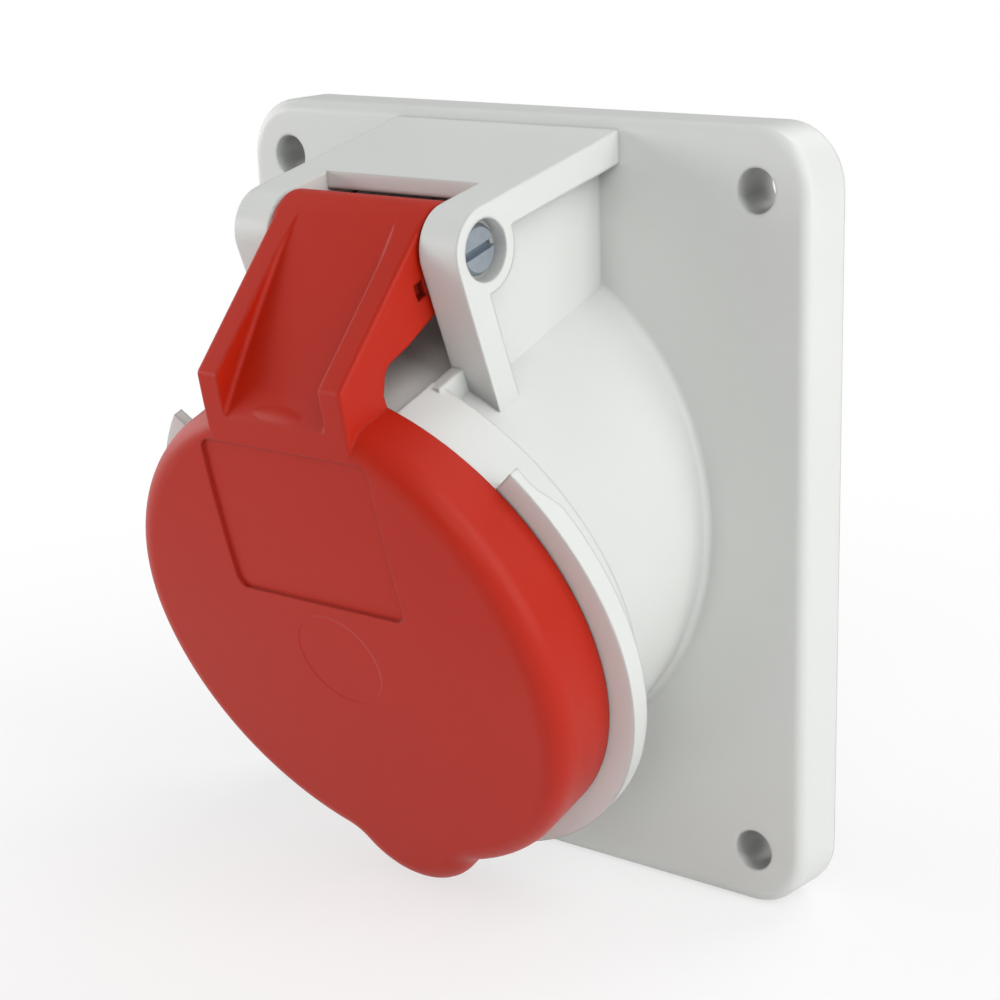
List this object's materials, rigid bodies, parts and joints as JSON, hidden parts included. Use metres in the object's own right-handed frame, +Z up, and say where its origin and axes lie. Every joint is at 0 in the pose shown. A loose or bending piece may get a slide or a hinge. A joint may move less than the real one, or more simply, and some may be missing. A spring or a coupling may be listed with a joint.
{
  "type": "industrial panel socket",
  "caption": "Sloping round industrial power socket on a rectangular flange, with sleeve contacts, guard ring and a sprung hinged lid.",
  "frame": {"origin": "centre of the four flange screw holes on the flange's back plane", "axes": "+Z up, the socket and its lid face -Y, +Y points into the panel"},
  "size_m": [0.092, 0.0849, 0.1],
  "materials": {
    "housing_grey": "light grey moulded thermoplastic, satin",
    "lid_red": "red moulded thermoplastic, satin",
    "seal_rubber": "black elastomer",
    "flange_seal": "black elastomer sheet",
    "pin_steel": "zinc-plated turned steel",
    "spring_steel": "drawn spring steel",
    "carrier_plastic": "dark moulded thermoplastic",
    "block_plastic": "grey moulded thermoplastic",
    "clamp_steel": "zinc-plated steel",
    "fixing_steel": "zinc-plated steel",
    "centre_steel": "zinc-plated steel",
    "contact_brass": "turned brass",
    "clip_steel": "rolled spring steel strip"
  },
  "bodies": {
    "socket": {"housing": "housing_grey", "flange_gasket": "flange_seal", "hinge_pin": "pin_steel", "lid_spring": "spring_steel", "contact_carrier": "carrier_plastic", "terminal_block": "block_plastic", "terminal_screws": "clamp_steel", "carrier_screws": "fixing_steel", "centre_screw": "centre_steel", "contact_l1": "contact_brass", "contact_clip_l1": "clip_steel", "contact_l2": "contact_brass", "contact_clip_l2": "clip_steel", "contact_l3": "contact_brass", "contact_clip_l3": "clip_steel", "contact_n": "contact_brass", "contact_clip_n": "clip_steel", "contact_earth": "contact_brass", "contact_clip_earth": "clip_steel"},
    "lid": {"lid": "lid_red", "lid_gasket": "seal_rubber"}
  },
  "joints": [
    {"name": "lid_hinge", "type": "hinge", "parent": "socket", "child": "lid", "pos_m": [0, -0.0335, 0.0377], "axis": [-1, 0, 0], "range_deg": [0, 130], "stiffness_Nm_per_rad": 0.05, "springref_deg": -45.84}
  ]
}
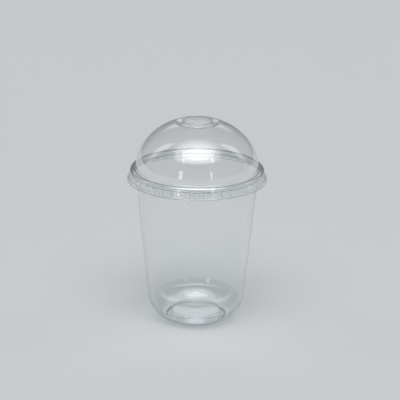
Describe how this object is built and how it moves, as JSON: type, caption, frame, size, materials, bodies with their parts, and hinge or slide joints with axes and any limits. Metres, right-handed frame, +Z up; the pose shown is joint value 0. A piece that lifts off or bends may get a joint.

----------

Exercise details => Write out the listing once more, matching it exactly.

Right answer =>
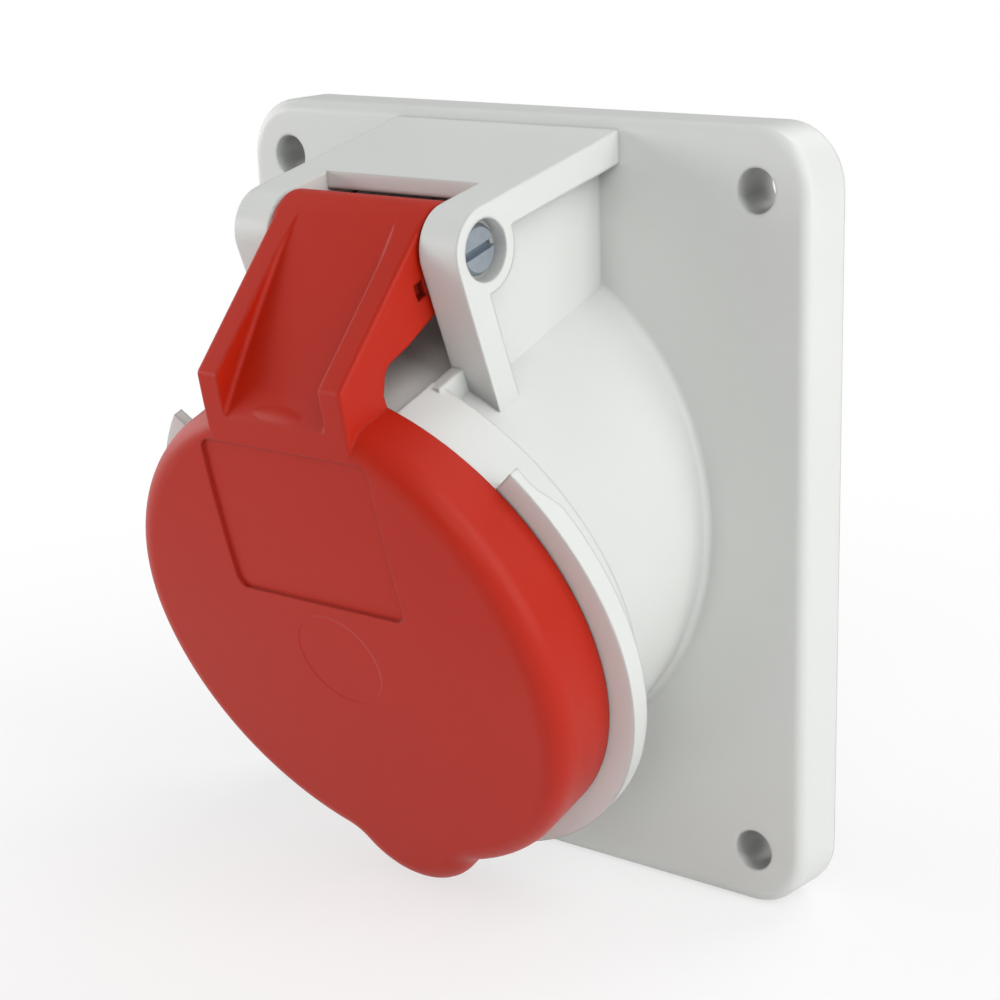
List this object's materials, rigid bodies, parts and joints as JSON, hidden parts included. Use metres in the object's own right-handed frame, +Z up, and say where its origin and axes lie. Every joint is at 0 in the pose shown. A loose or bending piece may get a slide or a hinge. A joint may move less than the real one, or more simply, and some may be missing. A spring or a coupling may be listed with a joint.
{
  "type": "industrial panel socket",
  "caption": "Sloping round industrial power socket on a rectangular flange, with sleeve contacts, guard ring and a sprung hinged lid.",
  "frame": {"origin": "centre of the four flange screw holes on the flange's back plane", "axes": "+Z up, the socket and its lid face -Y, +Y points into the panel"},
  "size_m": [0.092, 0.0849, 0.1],
  "materials": {
    "housing_grey": "light grey moulded thermoplastic, satin",
    "lid_red": "red moulded thermoplastic, satin",
    "seal_rubber": "black elastomer",
    "flange_seal": "black elastomer sheet",
    "pin_steel": "zinc-plated turned steel",
    "spring_steel": "drawn spring steel",
    "carrier_plastic": "dark moulded thermoplastic",
    "block_plastic": "grey moulded thermoplastic",
    "clamp_steel": "zinc-plated steel",
    "fixing_steel": "zinc-plated steel",
    "centre_steel": "zinc-plated steel",
    "contact_brass": "turned brass",
    "clip_steel": "rolled spring steel strip"
  },
  "bodies": {
    "socket": {"housing": "housing_grey", "flange_gasket": "flange_seal", "hinge_pin": "pin_steel", "lid_spring": "spring_steel", "contact_carrier": "carrier_plastic", "terminal_block": "block_plastic", "terminal_screws": "clamp_steel", "carrier_screws": "fixing_steel", "centre_screw": "centre_steel", "contact_l1": "contact_brass", "contact_clip_l1": "clip_steel", "contact_l2": "contact_brass", "contact_clip_l2": "clip_steel", "contact_l3": "contact_brass", "contact_clip_l3": "clip_steel", "contact_n": "contact_brass", "contact_clip_n": "clip_steel", "contact_earth": "contact_brass", "contact_clip_earth": "clip_steel"},
    "lid": {"lid": "lid_red", "lid_gasket": "seal_rubber"}
  },
  "joints": [
    {"name": "lid_hinge", "type": "hinge", "parent": "socket", "child": "lid", "pos_m": [0, -0.0335, 0.0377], "axis": [-1, 0, 0], "range_deg": [0, 130], "stiffness_Nm_per_rad": 0.05, "springref_deg": -45.84}
  ]
}
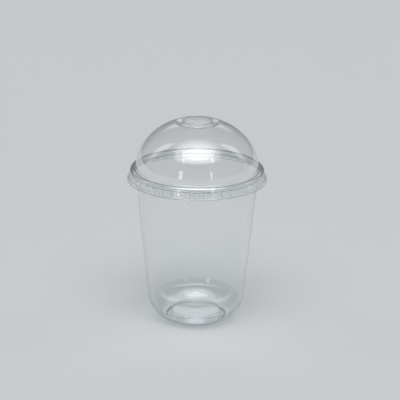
Describe how this object is built and how it moves, as JSON: type, caption, frame, size, materials, bodies with their parts, and hinge or slide joints with axes and any limits. Metres, right-handed frame, +Z up; the pose shown is joint value 0. A piece that lifts off or bends may get a joint.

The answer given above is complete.